Though I couldn't articulate why at the time, I knew Bach’s Goldberg Variations were something special ever since I first heard them as a child. As I have gained knowledge of music theory and experience as a pianist, my affinity and appreciation for the Goldbergs has only grown. The Goldberg Variations are a 90-minute lecture on advanced mathematics in composition, and almost all 90 minutes are in a single key – G major. There are only three minor key variations spaced throughout the piece to break the otherwise unyielding uniformity. It’s a foolproof recipe for failure and monotony, but through his genius Bach managed to create an engaging masterpiece.
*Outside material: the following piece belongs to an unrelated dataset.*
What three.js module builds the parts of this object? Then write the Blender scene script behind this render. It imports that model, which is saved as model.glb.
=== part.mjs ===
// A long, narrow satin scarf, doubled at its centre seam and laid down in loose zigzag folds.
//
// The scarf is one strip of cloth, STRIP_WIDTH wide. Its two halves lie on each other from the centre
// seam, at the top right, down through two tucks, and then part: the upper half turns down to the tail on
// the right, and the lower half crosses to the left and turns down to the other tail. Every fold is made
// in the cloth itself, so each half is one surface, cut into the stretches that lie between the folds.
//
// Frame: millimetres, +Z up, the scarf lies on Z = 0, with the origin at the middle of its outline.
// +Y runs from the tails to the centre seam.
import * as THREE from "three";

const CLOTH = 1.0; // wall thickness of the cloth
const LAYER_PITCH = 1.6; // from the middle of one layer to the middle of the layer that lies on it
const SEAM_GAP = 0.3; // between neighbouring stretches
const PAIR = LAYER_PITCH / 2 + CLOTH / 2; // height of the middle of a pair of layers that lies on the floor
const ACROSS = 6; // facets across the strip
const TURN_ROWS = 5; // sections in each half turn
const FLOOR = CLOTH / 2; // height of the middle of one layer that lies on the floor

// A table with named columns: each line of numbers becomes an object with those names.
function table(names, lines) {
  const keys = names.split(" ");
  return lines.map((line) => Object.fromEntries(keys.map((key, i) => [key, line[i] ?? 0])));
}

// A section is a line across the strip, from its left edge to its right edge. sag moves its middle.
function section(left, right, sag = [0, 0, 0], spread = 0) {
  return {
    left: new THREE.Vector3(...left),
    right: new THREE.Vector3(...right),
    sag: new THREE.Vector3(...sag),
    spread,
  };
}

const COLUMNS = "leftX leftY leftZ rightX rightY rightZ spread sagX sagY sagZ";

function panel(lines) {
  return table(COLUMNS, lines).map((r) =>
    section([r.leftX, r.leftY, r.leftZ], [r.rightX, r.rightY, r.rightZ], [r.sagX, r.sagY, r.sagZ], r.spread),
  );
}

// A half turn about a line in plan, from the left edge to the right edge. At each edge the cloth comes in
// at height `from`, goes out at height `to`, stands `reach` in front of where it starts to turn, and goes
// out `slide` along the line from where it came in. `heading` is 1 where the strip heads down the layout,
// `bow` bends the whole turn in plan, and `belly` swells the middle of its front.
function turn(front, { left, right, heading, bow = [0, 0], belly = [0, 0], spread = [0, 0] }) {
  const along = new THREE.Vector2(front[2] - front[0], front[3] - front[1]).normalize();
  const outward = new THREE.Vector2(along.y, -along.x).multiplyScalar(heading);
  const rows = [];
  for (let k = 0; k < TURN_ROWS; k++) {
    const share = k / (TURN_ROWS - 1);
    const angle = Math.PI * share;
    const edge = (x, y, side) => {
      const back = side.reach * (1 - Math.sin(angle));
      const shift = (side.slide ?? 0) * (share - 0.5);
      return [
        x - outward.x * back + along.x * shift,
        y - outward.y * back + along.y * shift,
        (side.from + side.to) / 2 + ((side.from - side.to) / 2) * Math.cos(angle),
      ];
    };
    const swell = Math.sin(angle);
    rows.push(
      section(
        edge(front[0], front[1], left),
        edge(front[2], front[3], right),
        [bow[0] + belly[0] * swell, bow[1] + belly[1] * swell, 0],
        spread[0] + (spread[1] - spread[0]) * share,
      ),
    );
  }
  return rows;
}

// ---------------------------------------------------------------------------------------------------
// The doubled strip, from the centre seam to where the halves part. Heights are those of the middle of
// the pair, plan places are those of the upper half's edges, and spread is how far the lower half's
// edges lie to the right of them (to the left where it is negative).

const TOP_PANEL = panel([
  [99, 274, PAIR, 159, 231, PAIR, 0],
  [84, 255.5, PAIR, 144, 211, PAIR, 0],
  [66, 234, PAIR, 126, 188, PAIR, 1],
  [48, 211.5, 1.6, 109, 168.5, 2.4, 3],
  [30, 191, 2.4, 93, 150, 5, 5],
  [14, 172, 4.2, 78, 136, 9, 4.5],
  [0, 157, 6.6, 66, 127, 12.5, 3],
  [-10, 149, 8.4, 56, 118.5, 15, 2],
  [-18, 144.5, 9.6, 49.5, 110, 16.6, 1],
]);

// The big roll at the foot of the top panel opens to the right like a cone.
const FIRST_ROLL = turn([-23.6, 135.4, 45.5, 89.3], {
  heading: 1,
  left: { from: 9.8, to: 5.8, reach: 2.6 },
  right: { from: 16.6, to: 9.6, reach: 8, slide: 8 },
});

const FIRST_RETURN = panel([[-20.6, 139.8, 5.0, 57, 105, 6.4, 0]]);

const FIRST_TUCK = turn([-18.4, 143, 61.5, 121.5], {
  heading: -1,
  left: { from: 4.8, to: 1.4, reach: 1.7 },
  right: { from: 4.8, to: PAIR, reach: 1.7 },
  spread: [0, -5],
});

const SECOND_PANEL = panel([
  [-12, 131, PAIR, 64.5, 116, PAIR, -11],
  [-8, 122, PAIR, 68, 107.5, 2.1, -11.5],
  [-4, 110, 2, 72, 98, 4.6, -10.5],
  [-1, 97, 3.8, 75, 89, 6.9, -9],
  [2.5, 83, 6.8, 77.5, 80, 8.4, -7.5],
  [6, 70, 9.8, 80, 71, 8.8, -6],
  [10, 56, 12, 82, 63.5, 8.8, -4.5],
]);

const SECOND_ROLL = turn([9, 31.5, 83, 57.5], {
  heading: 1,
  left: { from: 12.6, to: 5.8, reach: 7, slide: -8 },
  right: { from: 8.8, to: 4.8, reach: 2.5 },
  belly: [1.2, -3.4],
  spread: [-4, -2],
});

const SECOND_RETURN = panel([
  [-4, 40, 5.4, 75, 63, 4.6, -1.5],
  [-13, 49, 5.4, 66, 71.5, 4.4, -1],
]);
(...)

The piece itself is based off a simple bass line progressing from G to D, and the structure is about as classically straight-laced as they come. Every variation is symmetrical with 32 measures split into two 16-measure sections. The work itself is split into 32 sections with the aria, 30 variations, and aria da capo. Every third variation is a virtuosic canon, with each one ascending by interval from the unison up to the ninth. While every angle of analysis exposes another sophisticated underlying architecture, not everything with the Goldberg Variations is what it appears.

Despite its perfectly unassailable structure the music itself possesses an elusive beauty, and is in some way so very imperfectly human. It is this breathtakingly beautiful paradox that makes the piece most compelling. It’s almost as if the piece has a degree of antipathy for its own intellectual purity. It taunts itself with melodies chasing each other up and down the keyboard, unusual harmonic progressions and even a few incorrect notes. The Goldbergs can be playful, wistful, manic, reflective and ultimately nostalgic. The poetry of the human condition always finds its way in, and listeners are swept away on an unexpectedly poignant ride.
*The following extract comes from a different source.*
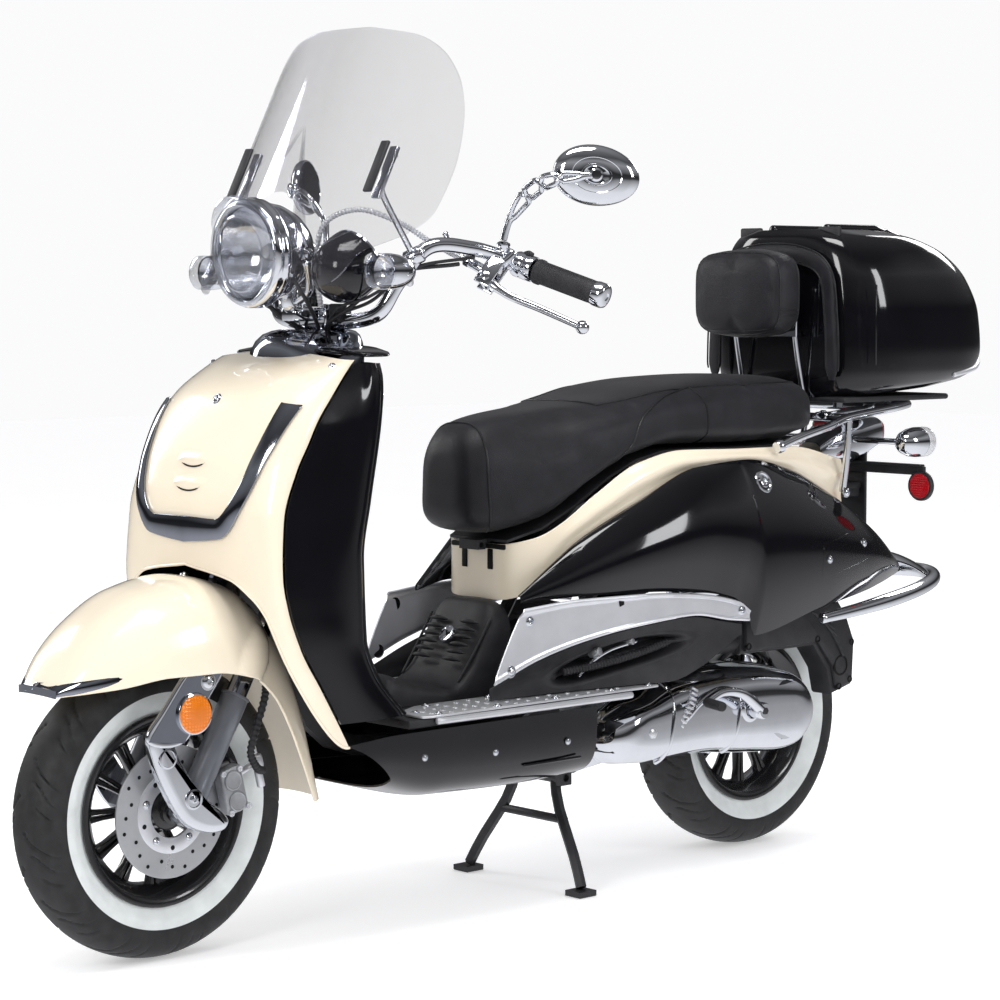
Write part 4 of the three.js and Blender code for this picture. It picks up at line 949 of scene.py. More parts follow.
def wheel(name, y, hub_left, hub_right, bore, body, node):
    s = Shape()
    barrel = [(139, -38), (139.6, -36), (138.4, -34.5), (133, -33), (127, -30.5), (121, -21), (117, -14),
              (116, 0), (117, 14),
              (121, 21), (127, 30.5), (133, 33), (138.4, 34.5), (139.6, 36), (139, 38), (136, 38.6),
              (130, 38), (124, 33), (116, 22),
              (110, 15), (109, 0), (110, -15), (116, -22), (124, -33), (130, -38), (136, -38.6)]
    s.add(*lathe(barrel, (0, y, TYRE_R), (1, 0, 0), 120, True))
    hub = [(bore, -hub_right), (24, -hub_right), (28, -hub_right + 3), (30, -20), (37, -14), (38, 0),
           (37, 14), (30, 20),
           (28, hub_left - 3), (24, hub_left), (bore, hub_left)]
    s.add(*lathe(hub, (0, y, TYRE_R), (1, 0, 0), 60, True))
    # twelve pairs of thin cast spokes, each pair opening towards the barrel
    for i in range(12):
        for side in (-1, 1):
            a = i * math.pi / 6
            tilt = side * 0.052
            e = np.array([0, math.cos(a), math.sin(a)])
            f = np.array([0, -math.sin(a), math.cos(a)])
            rings = []
            for r0, off, w, x0, x1 in (
                (32, 2.4, 3.4, -8, 14), (60, 3.4, 3.0, -4, 12.5), (90, 4.6, 3.0, -2, 12),
                (112, 5.8, 4.4, -4, 13)
            ):
                c = np.array([0, y, TYRE_R]) + e * r0 + f * side * off
                rings.append([c + f * w * k + np.array([x, 0, 0]) for k, x in (
                    (-0.6, x0), (0.6, x0), (1, x0 + 1.5), (1, x1 - 1.5), (0.6, x1), (-0.6, x1),
                    (-1, x1 - 1.5), (-1, x0 + 1.5))])
            s.add(*loft(rings))
    s.add(*lathe(
        [(15, 0), (17, 1), (17, 7), (14, 9), (bore + 0.5, 9.4)], (hub_left, y, TYRE_R), (1, 0, 0), 32
    ))
    s.make(name, body, [RIM], [node], sharp=40, slot="rim_paint")
    # tyre valve, standing on the barrel between two spokes
    valve = Shape()
    base = np.array([10, y + 118 * math.cos(0.9), TYRE_R + 118 * math.sin(0.9)])
    tip = np.array([24, y + 104 * math.cos(0.9), TYRE_R + 104 * math.sin(0.9)])
    valve.add(*rod(base, base + (tip - base) * 0.55, 4.5, 16))
    valve.add(*rod(base + (tip - base) * 0.45, tip, 3.4, 16))
    valve.make(name + "_valve", body, [MATTE])


wheel("wheel_front", AXLE_F, 49, 40, 9.8, "front_wheel", "front_rim")
wheel("wheel_rear", AXLE_R, 44, 44, 11.8, "rear_wheel", "rear_rim")

# drilled brake disc with a lighter carrier
disc = Shape()
disc.add(*lathe(
    [(52, 50.4), (52, 54), (94.4, 54), (95, 53.4), (95, 51), (94.4, 50.4)], (0, AXLE_F, TYRE_R),
    (1, 0, 0), 144, True
))
for k in range(24):
    r0, a = 78 + 7.5 * math.sin(k * 2.1), k * math.pi / 12
    c = np.array([53.9, AXLE_F + r0 * math.cos(a), TYRE_R + r0 * math.sin(a)])
    disc.add(*lathe([(0, 0), (2.6, 0), (2.9, 0.35), (0, 0.36)], c, (1, 0, 0), 14), 1)
disc.add(
    *lathe(
        [(37, 50.2), (37, 55.6), (38, 56.2), (58, 56.2), (59.5, 55.2), (59.5, 50.2)],
        (0, AXLE_F, TYRE_R), (1, 0, 0), 96, True
    ),
    2
)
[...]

The Deceptive Simplicity of Bach

I have a confession to make. As I have started my journey of playing Johann Sebastian Bach's Goldberg Variations I have been journaling my progress in a small black Moleskine notebook which I affectionately refer to as my book of failed ideas and unrealized dreams. It's actually a three volume set now. Someday, my chef d'œuvre will fill an entire closet only to be thrown into a dumpster upon my demise. Citizen Kane had Rosebud, and I will have my notebooks.
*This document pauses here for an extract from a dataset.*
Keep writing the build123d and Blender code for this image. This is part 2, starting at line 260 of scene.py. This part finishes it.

As a pianist, I often can't help but feel as if Johann Sebastian Bach's greatest enduring legacy is creating infuriatingly frustrating music. The assertion is, of course, untrue and completely unfair; however, I have yet to come across a larger body of such deceptively difficult music. It's obvious looking at the score of Franz Liszt's Études d'exécution transcendante that you're about to embark on a monstrously formidable test of virtuosity - the blisteringly fast arpeggios, widely spaced chords and obscene leaps make an imposing statement. Unlike Liszt, Bach takes the pianist on an exhausting mental journey without warning; the immense difficulty is cunningly hidden within an impeccably clean structure.

Perhaps one of the most obvious examples of Bach's playful urge to inflict psyche-shattering indignity on the pianist can be found in Variation 17 of the Goldberg Variations. Never in this variation is the pianist playing more than two notes at once. In fact, the regular pattern in the left hand could be mistaken for a simple exercise. Even an average pianist could sight read the steadily climbing pattern immediately - until it passes clear through the melody of the right hand! The moment the accompaniment overtakes the melody practically causes your brain to melt as it attempts to recompute every preconceived notion it has ever had in that split second. That's completely setting aside the obvious but separate issue of both hands simultaneously attempting to occupy the same space on the keyboard. If your brain was a computer it would certainly throw a fatal system error and shut down in attempt to avoid further system damage.

 Goldberg Variations: Variation 17

Goldberg Variations: Variation 17

In Variation 11 Bach repeatedly interleaves a series of descending scales by the interval of a third. Pianists are left no other option but to battle the opposing urges of the left and right hemispheres of the brain; redistributing the notes among the hands to avoid crossing under prevents the voices from being  expressed independently. 

 Goldberg Variations: Variation 11

Goldberg Variations: Variation 11

Perhaps I'm just passing through the stages of grief upon the realization that I'm wrestling one of the most difficult keyboard compositions. I've always possessed an unhealthy love/hate relationship with projects I am most passionate about, but I have a hunch that I'm not alone. Couldn't Bach have chosen to write only ten variations? Why did he feel compelled to write thirty?